A credibilidade dessa promessa, no entanto, será naturalmente baixa, porque todos sabem que o ajuste fiscal é precário, estamos em ano eleitoral e o próprio governo pode ficar tentado a mudar de idéia no meio do caminho.
Diante disso, o que pode fazer o BC para reforçar a credibilidade da promessa de que com o real será diferente? Existem, em tese, duas estratégias básicas.
A primeira é o BC dar uma de Orfeu. Ele anuncia uma programação monetária sublime para o segundo semestre, afina os instrumentos e se compromete a executar a pauta de forma absolutamente transparente e virtuosa.

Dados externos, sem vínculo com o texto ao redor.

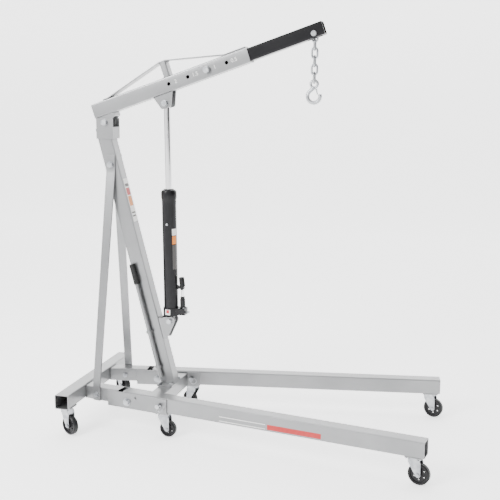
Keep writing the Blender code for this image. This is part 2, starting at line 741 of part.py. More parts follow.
def brace_top_bolt():
    top_x, top_z = brace_top()
    out = MAST_SIZE / 2 + GAP + BRACE_THICK
    bolt("brace_top_bolt", (top_x, -out, top_z), (top_x, out, top_z), BOLT_RADIUS, BASE)


def pump_handle():
    """Two-piece handle stowed along the mast's right side, with a thicker grip at its top."""
    out = MAST_SIZE / 2 + 0.004 + HANDLE_RADIUS
    place = Matrix.Translation((-HANDLE_BACK, -out, HANDLE_LOW))
    top = HANDLE_LENGTH
    profile = [
        (0.0, top), (GRIP_RADIUS - 0.003, top), (GRIP_RADIUS, top - 0.003), (GRIP_RADIUS, top - GRIP_LENGTH),
        (HANDLE_RADIUS, top - GRIP_LENGTH), (HANDLE_RADIUS, 0.002), (HANDLE_RADIUS - 0.002, 0.0), (0.0, 0.0),
    ]
    turned("pump_handle", profile, MAST, "silver_paint", 16, place)


def handle_clips(tube):
    """Rings on the mast's right side that the stowed pump handle stands in."""
    out = MAST_SIZE / 2 + 0.004 + HANDLE_RADIUS
    inner = HANDLE_RADIUS + 0.0015
    for index, height in enumerate(CLIPS):
        ring = [(inner, 0.006), (inner + 0.0035, 0.006), (inner + 0.0035, -0.006), (inner, -0.006)]
        place = Matrix.Translation((-HANDLE_BACK, -out, height))
        weld(tube, turned(f"mast_clip_{index}", ring, MAST, None, 18, place))


# ---------------------------------------------------------------- legs

def leg(name, side):
    """Folding leg tube in its own frame, whose origin is on the fold pivot."""
    frame = LEGS[name]
    middle = LEG_PIVOT_DROP - LEG_HEIGHT / 2
    tube = outline(f"leg_{name}", tube_loops(LEG_WIDTH, LEG_HEIGHT, LEG_WALL, (0.0, middle)),
                   -LEG_HEEL, LEG_END - LEG_PIVOT, "YZ", frame, "silver_paint")
    lock = (LOCK_PIN_S - LEG_PIVOT, LOCK_PIN_Z - PIVOT_LEG_Z)
    cut(tube, cross_hole(f"leg_{name}_pivot_cut", 0.0, 0.0, BOLT_RADIUS, frame))
    cut(tube, cross_hole(f"leg_{name}_lock_cut", lock[0], lock[1], LOCK_PIN_RADIUS, frame))
    bottom = LEG_PIVOT_DROP - LEG_HEIGHT
    caster_plate(f"front_caster_{name}", (FRONT_CASTER_S - LEG_PIVOT, 0.0), bottom, frame, tube)
    place = leg_matrix(side) @ Vector((FRONT_CASTER_S, 0.0, 0.0))
    heading = FRONT_HEADING[0 if side > 0 else 1]
    caster(f"front_caster_{name}", place, LEG_BOTTOM, WHEEL_RADIUS, math.radians(heading))
    lock_pin(name, side)


def lock_pin(name, side):
    """Short quick pin in the channel's wall, drawn clear of the leg, with a pull ring.

    Both pins face the crane's right: outside the right channel and inside the left one.
    """
    matrix = leg_matrix(side) @ Matrix.Translation((LOCK_PIN_S, -CHANNEL_HALF, LOCK_PIN_Z))
    frame = frame_at(f"lock_pin_frame_{name}", matrix)
    stand = PIN_TRAVEL + GAP
    nose = CHANNEL_WALL - GAP
    pin = rod(f"lock_pin_{name}", (0, -stand - 0.006, 0), (0, nose, 0), LOCK_PIN_RADIUS, frame, "zinc", 12)
    weld(pin, rod(f"lock_pin_{name}_head", (0, -stand - 0.012, 0), (0, -stand, 0), 0.0105, frame, sides=14))
    ring = []
    for index in range(16):
        angle = 2 * math.pi * index / 16
        ring.append((0.011 + 0.014 * math.cos(angle), -stand - 0.008, -0.008 + 0.014 * math.sin(angle)))
    weld(pin, wire(f"lock_pin_{name}_ring", ring, 0.0018, frame, closed=True, resolution=1))


# ---------------------------------------------------------------- boom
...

Às demandas sedutoras e insidiosas por juros baixos e expansão monetária, o "BC-Orfeu" responde olhando para o outro lado, reafirmando sua virtude e fazendo uma regência impecável da nova programação.
Se o Brasil contasse com instituições monetárias tão sólidas quanto as alemãs e o BC tivesse a reputação do Bundesbank, a estratégia de Orfeu seria uma ótima opção. Como, obviamente, este não é o caso, a desconfiança sobre o real seria alta e contaminaria as expectativas já desde o parto da nova moeda.
A outra estratégia é o BC baixar um pouco a crista, reconhecer que não é nenhum Bundesbank e dar uma de Ulisses. O lastro é o mastro. O "BC-Ulisses" abre mão de sua liberdade para expandir e contrair a oferta de moeda.
Ele submete a gestão do real a uma regra externa e que independe de sua vontade –por exemplo, a de que a criação e destruição de reais estará rigorosamente amarrada à variação das reservas cambiais. O compromisso com a regra substitui o poder discricionário do candidato a herói.
Isso resolve o problema? A estratégia de Ulisses não garante por si só a conquista da estabilidade, mas ela melhora sensivelmente a expectativa de vida ao nascer da nova moeda.
Com as mãos firmemente atadas ao lastro cambial e o seu passado libertino, o "BC-Ulisses" decerto enlouquecerá de desejo. Mas esta é a melhor opção para tentar resistir com sucesso ao canto das sereias.
A clareza e a visibilidade do seu compromisso com a regra escolhida, qualquer que ela seja, pode ser mais importante do que a discussão sobre a sua forma específica.